Pranab Mukherjee, the then finance minister of India, introduced GAAR (general anti avoidance rule), along with annual budget of 2012-2013. Pranab Mukherjee, finance minister, sought to formalize the provisions through an amendment to the income tax act of 1961. The main feature of GAAR is that, it targets tax evaders, partly by stopping companies from routing investments through tax heavens. It gives the tax departments with substantial powers to levy tax on the adjustments done by companies or individuals.

This includes the power to override international tax treaties that India has negotiated with other countries. The onus of proof would all be on the revenue department and not on taxpayer. GAAR also introduces the retrospective tax, which means by applying GAAR, tax authorities can tax the transaction in the past. However, as Pranab Mukherjee said the changes will not override the provisions of double-tax avoidance treaties India has with 82 countries. It will not reopen the cases in which assessment orders are already provided.

Not a warm welcome

However, within days of declaring this rule, it faced a strong opposition from across the globe. The ambiguous language, the lack of details, and the sudden onset of the provisions have been key factors that have upset foreign investors. Foreign investors are not clear about tax liability, nor there is clear mention of penalties.  Amidst the ambiguity, GAAR had to be postponed to April 2013. Currently a team of government officials along with Dr. Manmohan singh is working on having clear guidelines for GAAR.

Apart from foreign investors, Indian MNC is also worried over GAAR. These companies open a subsidiary in a given country so as to get cheaper borrowings. However, they do not transfer the dividends from foreign entities to Indian company, thus avoiding taxes.
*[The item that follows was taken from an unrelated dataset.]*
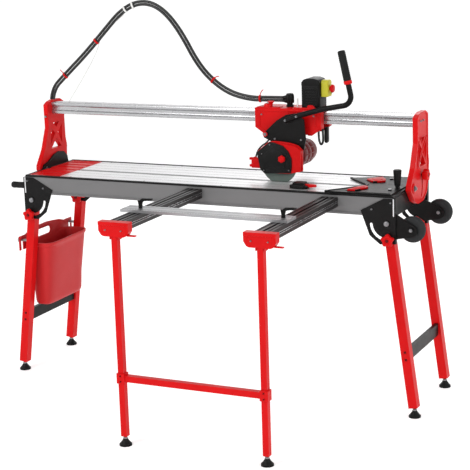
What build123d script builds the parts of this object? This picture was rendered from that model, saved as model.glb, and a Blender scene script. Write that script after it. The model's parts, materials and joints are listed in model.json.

Under GAAR, tax authorities would be able to ask them questions for not bringing in that profit to India.  Merger of loss making companies in profit making company is considered as a malpractice to avoid taxes.

Also, salary structures of the companies will come under scrutiny since; some companies manipulate the salary structure to avoid taxes. If a strict GAAR is implemented, salary structures might be revamped. Company leased cars, a perk senior executives enjoys, can be challenged as a tax avoidance measure. Individuals also try to avoid taxes using methods like giving loan to their family members or gifting money to evade taxes.  GAAR will cover all people connected to India, and hence it is very crucial.

Amidst the global slowdown, introduction to GAAR might not do no good. Since Indian economy relies heavily on the investments from foreign countries, stricter norms of GAAR might hurt the growth of India. Foreign investor staying away is not a good sign for a developing economy. However, in March 2012 foreign investments were at $8.1Bn, which were much higher when compared to year-on-year basis as well as month-on-month basis. Similar was the case for foreign investment in June 2012.

Global Scenario

Other countries like Canada, Australia and New Zealand have introduced a statutory General Anti-Avoidance Rule. In the United Kingdom, there is no GAAR, but many provisions of the tax legislation apply to prevent tax avoidance where the main object or one of the main objects, of a transaction is to enable tax advantages to be obtained. In the United States, the Internal Revenue Service distinguishes some schemes as “abusive” and therefore illegal. These global tax evasion system examples show that all countries have been trying to protect their interests. But case is always different for a developed and developing economy.

India doing it right?

Keeping in mind the number of tax evasion cases, India definitely needs to have an anti tax avoidance law. This law if toothless would be a burden than beneficiary. However, considering global interests and possible investment opportunities we cannot have a law which hurts its own interests. A balance has to be formed between government’s objective to preserve the integrity of its tax system, and the commercial interests of investors, industry, and individual taxpayers. If GAAR is well implemented and well practiced it can help government generate more taxes, which might issues of liquidity crunch for government and to some extent the fiscal deficit as well.  It will acts as fuel to the growth of nation.

Government needs to first streamline its taxation system, which currently is very complicated. If there is a single tax like GST, implementing and practicing GAAR will be a simpler task. On a cautionary note, in the Indian context we have huge distrust between taxpayer and tax assessors, so implementing GAAR would be a serious concern. Dr. Manmohan singh and team have a tough task on hand.